Work in process is a production/ supply chain concept, used to describe “unfinished” inventory in a process; this inventory is “either just being fabricated or waiting in queue for further processing or in buffer storage.  

These are candidates that are waiting on further processing (interviewing, networking etc), and the vast majority remain in process. In other words, a relationship is maintained with them indefinitely, as the vast majority of these candidates never become a “finished product” (are never hired)

Lean thinking would tell us that the time and effort expended to maintain a work in process inventory of pipelined candidates is pure waste.

Let’s not pretended we don’t know what happens to those candidates when the positions you pipelined them forget filled by other candidates, never get approved or never become available. We are all also painfully aware of the perishable nature of work in process candidate inventory. People do not remain recruitable.


3)      Defects:-

According to Lean, a “Defect” is something that does not conform to specification or expectations.

When it comes to recruiting, _Rfis1 am not suggesting that the people themselves are defects; however, the candidates that are sourced, contacted, screened, and with whom a relationship is maintained that do not ultimately match the actual hiring need are defects of the recruiting process.

Defects arise whenever job specifications and requirements change from forecast, rendering pipelined candidates no longer qualified, or when candidates are no longer interested, available, or when their motivators change way from your opportunity.

Forecast never perfect; they cannot be. Positions and requirements change, and people don not stay interested or available forever.

A large number of defects are caused by posting jobs online.

Yes, _Rfis1 know you probably think  I am crazy to question job posting; but it is the dirty little secret of recruiting and it is a global phenomenon.

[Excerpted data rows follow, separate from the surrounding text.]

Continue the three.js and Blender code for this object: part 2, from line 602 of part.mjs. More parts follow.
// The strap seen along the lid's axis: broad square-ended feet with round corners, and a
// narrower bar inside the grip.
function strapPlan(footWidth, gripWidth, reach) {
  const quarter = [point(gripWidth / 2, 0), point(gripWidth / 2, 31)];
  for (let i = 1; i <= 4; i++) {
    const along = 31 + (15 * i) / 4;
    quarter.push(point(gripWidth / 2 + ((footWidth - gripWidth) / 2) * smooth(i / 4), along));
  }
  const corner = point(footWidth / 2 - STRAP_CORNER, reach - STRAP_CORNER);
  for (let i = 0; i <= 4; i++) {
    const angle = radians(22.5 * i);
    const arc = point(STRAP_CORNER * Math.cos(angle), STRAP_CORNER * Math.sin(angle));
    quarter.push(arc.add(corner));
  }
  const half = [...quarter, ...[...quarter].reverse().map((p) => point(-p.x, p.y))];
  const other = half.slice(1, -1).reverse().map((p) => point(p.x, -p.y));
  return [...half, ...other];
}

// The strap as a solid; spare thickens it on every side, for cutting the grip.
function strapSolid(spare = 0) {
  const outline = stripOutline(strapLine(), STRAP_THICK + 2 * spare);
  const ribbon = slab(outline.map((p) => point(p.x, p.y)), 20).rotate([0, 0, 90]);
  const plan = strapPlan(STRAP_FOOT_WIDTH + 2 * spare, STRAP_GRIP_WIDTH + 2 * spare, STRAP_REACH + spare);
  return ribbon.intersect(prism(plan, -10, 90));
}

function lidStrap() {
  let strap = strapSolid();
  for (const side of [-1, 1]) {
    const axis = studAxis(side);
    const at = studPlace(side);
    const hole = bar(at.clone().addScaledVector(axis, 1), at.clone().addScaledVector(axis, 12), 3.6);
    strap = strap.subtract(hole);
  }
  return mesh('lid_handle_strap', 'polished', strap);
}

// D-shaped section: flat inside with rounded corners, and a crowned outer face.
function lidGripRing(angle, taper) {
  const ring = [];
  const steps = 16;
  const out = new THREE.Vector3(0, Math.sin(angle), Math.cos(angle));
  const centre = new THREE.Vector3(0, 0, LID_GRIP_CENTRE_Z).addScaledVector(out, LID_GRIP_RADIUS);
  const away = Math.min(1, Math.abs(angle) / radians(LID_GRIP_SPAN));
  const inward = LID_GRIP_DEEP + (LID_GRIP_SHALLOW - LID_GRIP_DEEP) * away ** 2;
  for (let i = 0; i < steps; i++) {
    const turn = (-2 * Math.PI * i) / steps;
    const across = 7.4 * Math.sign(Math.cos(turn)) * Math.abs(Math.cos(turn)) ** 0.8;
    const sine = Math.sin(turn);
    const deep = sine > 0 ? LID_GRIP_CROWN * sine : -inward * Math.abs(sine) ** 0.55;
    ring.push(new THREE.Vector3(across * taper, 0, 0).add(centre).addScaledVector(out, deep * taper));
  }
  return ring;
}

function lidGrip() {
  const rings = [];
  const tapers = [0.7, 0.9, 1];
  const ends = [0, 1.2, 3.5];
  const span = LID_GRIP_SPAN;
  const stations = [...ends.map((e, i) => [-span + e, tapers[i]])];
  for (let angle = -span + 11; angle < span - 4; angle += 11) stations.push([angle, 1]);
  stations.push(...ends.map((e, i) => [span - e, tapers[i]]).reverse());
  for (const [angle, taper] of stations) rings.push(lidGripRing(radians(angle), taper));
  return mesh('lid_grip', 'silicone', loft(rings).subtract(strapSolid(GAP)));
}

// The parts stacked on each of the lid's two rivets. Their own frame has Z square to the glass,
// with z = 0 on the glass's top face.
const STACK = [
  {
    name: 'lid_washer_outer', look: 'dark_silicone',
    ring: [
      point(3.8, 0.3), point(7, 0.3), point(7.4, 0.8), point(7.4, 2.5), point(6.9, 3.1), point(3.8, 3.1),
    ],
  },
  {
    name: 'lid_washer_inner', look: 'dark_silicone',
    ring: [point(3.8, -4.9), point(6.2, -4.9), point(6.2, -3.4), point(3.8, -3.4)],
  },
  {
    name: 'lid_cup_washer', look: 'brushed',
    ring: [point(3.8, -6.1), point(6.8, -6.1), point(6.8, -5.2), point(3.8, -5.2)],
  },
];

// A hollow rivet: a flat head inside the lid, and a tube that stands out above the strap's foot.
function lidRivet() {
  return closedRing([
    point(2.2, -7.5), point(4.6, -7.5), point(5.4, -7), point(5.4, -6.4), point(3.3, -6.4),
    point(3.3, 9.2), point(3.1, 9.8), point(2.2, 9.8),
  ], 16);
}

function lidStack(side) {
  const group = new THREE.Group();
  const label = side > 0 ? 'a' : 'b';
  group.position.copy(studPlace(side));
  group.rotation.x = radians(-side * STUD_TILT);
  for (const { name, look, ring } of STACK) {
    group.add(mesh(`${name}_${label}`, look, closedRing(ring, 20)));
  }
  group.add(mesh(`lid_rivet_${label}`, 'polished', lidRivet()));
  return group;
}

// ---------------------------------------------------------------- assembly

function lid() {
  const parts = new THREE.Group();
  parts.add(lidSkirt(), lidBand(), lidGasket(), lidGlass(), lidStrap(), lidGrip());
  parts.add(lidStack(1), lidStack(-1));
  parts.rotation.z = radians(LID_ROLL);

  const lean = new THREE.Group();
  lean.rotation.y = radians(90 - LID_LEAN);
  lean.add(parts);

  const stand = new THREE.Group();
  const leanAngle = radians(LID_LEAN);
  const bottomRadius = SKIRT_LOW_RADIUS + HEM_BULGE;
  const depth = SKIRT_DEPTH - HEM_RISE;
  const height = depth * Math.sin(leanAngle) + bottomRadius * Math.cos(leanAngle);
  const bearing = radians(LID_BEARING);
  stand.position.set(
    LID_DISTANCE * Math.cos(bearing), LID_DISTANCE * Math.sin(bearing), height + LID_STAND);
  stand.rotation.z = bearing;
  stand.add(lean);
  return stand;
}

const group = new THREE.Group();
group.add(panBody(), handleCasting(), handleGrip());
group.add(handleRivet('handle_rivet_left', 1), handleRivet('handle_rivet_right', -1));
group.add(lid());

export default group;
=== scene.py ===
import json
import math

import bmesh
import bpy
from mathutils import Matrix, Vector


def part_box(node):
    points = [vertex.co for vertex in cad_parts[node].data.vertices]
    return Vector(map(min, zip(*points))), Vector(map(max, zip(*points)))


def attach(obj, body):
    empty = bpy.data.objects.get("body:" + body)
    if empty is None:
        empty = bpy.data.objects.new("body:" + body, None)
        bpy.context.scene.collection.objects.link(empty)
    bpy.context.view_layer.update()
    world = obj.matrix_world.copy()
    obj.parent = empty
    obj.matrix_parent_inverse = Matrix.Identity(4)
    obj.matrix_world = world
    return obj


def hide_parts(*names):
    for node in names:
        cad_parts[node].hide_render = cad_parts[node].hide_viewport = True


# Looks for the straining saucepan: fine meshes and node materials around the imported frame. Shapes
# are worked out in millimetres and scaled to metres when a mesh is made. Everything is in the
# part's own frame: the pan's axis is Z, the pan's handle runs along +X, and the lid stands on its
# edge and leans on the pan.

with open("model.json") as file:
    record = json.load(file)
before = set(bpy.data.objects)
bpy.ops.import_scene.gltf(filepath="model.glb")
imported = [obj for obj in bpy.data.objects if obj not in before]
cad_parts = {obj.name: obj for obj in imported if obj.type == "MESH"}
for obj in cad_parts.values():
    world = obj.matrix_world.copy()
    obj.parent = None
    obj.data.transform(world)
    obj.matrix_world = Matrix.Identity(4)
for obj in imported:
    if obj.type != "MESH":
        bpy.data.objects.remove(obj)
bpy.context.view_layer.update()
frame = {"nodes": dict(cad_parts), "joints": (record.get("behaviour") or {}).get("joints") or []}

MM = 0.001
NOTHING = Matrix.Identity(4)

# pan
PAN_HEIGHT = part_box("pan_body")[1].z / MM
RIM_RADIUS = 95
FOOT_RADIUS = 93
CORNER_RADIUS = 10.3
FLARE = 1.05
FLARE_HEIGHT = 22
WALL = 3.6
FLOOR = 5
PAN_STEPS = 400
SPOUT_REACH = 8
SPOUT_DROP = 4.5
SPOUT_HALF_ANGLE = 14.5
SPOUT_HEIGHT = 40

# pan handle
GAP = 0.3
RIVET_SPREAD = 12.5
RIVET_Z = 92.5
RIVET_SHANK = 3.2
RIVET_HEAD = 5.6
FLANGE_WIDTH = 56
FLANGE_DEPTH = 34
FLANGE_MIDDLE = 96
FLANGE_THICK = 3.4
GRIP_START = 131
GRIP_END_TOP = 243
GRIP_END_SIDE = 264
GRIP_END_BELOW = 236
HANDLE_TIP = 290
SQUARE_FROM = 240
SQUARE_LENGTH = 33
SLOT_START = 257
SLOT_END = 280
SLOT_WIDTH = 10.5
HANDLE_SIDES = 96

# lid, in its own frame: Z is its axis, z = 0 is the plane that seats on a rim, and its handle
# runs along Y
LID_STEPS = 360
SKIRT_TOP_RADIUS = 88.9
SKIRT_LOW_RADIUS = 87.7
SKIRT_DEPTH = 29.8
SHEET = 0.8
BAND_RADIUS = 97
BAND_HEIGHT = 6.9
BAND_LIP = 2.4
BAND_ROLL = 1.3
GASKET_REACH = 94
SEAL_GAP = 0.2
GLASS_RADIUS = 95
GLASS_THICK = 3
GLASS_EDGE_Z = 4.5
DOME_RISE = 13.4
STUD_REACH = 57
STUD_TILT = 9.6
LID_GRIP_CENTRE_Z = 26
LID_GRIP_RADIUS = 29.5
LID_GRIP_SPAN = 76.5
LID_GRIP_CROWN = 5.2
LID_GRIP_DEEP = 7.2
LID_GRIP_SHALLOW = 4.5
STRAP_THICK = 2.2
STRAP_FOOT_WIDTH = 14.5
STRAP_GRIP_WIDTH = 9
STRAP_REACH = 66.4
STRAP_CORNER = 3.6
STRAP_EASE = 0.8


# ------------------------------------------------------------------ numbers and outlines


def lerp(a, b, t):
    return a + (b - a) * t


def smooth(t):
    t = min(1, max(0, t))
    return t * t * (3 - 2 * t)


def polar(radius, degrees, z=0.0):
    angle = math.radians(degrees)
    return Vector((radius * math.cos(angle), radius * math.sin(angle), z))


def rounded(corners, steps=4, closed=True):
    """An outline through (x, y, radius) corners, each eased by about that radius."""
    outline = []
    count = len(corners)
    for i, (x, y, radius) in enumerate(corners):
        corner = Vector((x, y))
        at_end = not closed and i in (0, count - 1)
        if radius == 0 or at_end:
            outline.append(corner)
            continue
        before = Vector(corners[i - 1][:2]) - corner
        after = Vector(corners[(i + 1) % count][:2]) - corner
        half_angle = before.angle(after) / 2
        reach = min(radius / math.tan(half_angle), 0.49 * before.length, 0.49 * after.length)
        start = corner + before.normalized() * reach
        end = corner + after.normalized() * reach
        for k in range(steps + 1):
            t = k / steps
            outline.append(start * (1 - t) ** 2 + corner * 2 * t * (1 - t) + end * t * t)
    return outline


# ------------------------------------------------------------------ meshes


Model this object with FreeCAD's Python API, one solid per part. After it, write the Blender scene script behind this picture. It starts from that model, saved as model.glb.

We all know that a huge percentage of people who respond jobs online do not meet the basic qualifications of the positions they are applying for. The fact is, posting jobs result in a very high number of defects applicants who do not meet the basic qualifications.\


4)      Over- Processing:-

Engaging, screening and building and maintaining relationship with candidates that will never ultimately be submitted to a client/ manager in consideration for an interview can be seen as performing more work than necessary and be classified as over processing.

Your hiring managers don’t actually require you to maintain relationship with a large number of people who likely no longer be available or interested or even qualified when you actually have a need.


5)      Waiting :-

Lean defines the waste of waiting as any time that something is held in wait of the next production step.

In most recruiting process, a large part of a candidate’s life is spent waiting forward in the process. Most candidates that respond to a job posting or are contacted by a recruiter are never advanced past an automated response (at worst) or the relationship maintenance phase (at best).

Any candidate that doesn’t actually progress through the hiring process is essentially stuck in a permanent holding pattern; indefinitely waiting.


One May Ask; What is Just-In-Time Recruiting?

Now that you have a good understanding of what lean is all about, let’s focus on concept of Just in Time.

Just In Time (JIT) production is a pull based production strategy that is also called Toyota Production System.

A critical Lean concept, Just in Time strives to enable companies to react to specific demands with agility and speed with the goal of producing the exact product that a customer wants, when they want it, in the amount they want.


Applying this concept to talent acquisition, Just in Time recruiting is a pull based strategy of providing hiring managers/ clients with candidates that exactly match their needs, when the want them, in the amount they want.

A fundamental principle of Lean is demand based flow production, In this type of production setting, inventory is only pulled through each production centre when it is needed to meet customer’s order. In Just in Time recruiting, recruiter only contact, screen and submit candidates in response to a client’s order these processed candidates are pulled through the recruiting lifecycle based on actual demand.


When properly executed, a recruiter can source, contact, screen/ interview candidates and submit the best to a hiring authority for consideration within 24-48 hours of being given the “green light” for a specific position; all without having traditional pipelines of candidates that have been “kept warm”.


Being more innovative in sourcing and recruiting can give you a sustainable competitive advantage by enabling you to find and hire more of the right people who can drive innovation throughout your entire organization.